No Secret Police claims that a reply it posted to Twitter with the city email addresses of Ralph, Chief Padilla and Kammerzell for people to contact was hidden until it reached out to City Attorney Pat Fitzpatrick after someone had reported about hidden tweets on the Kent Police account.

“The reply on Twitter NSP (No Secret Police) is questioning that contains contact information was not hidden,” Ralph said in a Jan. 6 email to the Kent Reporter.

Ralph said the city will look into the complaint.

“We have received a formal request for an investigation and that will be reviewed,” she said.

No Secret Police had several email exchanges Jan. 5 with Fitzpatrick, the city attorney, after it reached out to him about the hidden tweets.

“Hello, it appears tweets from the public are being hidden by the city,” according to an email from No Secret Police to Fitzpatrick that was shared by the group with the Kent Reporter. “A member of the public alerted us that the @kentpd Twitter account was hiding tweets critical of the city. This is typically unlawful, but we wanted to reach out to you and see if there is a legal justification that we are unaware of.”

After a couple of shorter responses, Fitzpatrick emailed the following to No Secret Police.

“The City will be unhiding the hidden replies,” Fitzpatrick said. “This is being done in the interest of transparency and robust discussion. The City is reserving the right to hide replies that are profane or promote or are intended to facilitate harm (such as doxing).”

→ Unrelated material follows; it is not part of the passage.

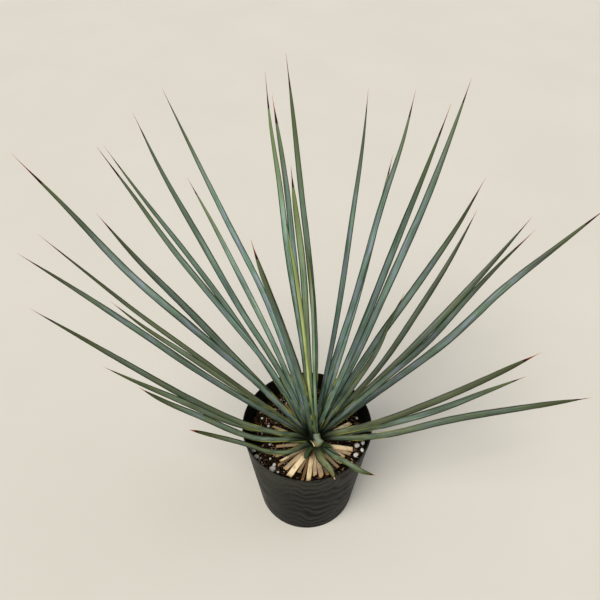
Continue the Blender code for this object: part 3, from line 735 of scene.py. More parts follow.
# %% [markdown]
# ## The can
#
# The pot is a nursery can, blow-moulded in black polyethylene. The rim is a rolled bead, and the foot has a
# raised groove with holes for water.
#
# It is one profile turned round the upright axis: down the inside, under the floor and up the outside would
# do as well, but the order here is from the middle of the underside up to the rim and down to the floor.

# %% Profile of the can
POT_HEIGHT = 257.5 * MM
RIM_RADIUS = 136 * MM
BASE_RADIUS = 106.6 * MM
WALL = 2.0 * MM
BEAD = 1.3 * MM
BEAD_ROLL, BEAD_HALF = 0.9 * MM, 3.8 * MM  # how far the bead's round side stands out, and half its height
BEAD_MIDDLE = POT_HEIGHT - 3.7 * MM
BEAD_FOOT = POT_HEIGHT - 6 * MM
OUTSIDE_TOP, INSIDE_TOP = POT_HEIGHT - 9 * MM, POT_HEIGHT - 8 * MM  # where the rings of the wall end
LIP = ((2.6 * MM, 0.2 * MM), (3.3 * MM, 1.2 * MM))  # how far in from the rim's edge, and how far down
FLOOR = 2.5 * MM
PAD_RADIUS = 58 * MM
GROOVE_RISE = 3.0 * MM
FOOT_WIDTH = 9 * MM
FOOT_EASE = 1.5 * MM
CORNER = 2 * MM  # the slant between floor and wall
WALL_ROWS, BEAD_ROWS = 76, 9
RAISED = GROOVE_RISE + FLOOR


def wall_radius(height):
    """Outer radius of the can's straight wall."""
    return BASE_RADIUS + (RIM_RADIUS - BEAD - BASE_RADIUS) * height / BEAD_FOOT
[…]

Doxing is publishing private or identifying information about (a particular individual) on the internet, typically with malicious intent. Fitzpatrick said posting public emails of public officials isn’t considered doxing.

Ralph said city employees followed policy.

“The City of Kent has a long history of engagement with community using social media,” she said. “I am very proud of the work we have done to grow that communication. We also have a very clear policy laying out our community standards with regards to comments.

“We have followed our policy and have only hidden comments that do not adhere to those community standards. Our policy states the city reserves the right to remove inappropriate comments including…have obscene language or sexual content, defame any person or organization…”

Twitter allows members who post tweets to hide comments they consider inappropriate.

No Secret Police argues that its tweets were not inappropriate.

“We are deeply disappointed, but not surprised, that the Kent Police Department attempted to thwart our attempts to apply public pressure to Mayor Ralph in our effort to get her to reverse her support for Assistant Chief Derek Kammerzell,” according to a No Secret Police statement. “We are glad that Mayor Ralph eventually bowed to the public pressure and asked for Mr. Kammerzell’s resignation. We would hope that moving forward the City of Kent and the Kent Police Department will respect our free speech rights, and the rights of all of those who want to speak out on these important issues.”

Ralph said the complaints about hidden tweets takes away from the focus on Kammerzell’s actions to post a Nazi insignia above the nameplate on his office door in September 2020.

“The impact on our ability to discuss the larger issue of Derek Kammerzell has been negatively impacted by the misleading information surrounding the hiding of replies on Twitter,” Ralph said. “All of our employees that handle social media are aware of and follow the city’s social media policy.”

A fellow officer complained to Chief Padilla about the Nazi symbol attributed to a military rank that Kammerzell posted. Padilla lodged an investigation that included an outside law firm. That led to a two-week suspension of Kammerzell for violating city policy prohibiting harassment and discrimination and for unbecoming conduct in violation of police policy, according to a July 14, 2021, Notice of Discipline document issued by Padilla.

Ralph said she had no update from the Kent Police Officers Association or Kammerzell about her request for Kammerzell to resign.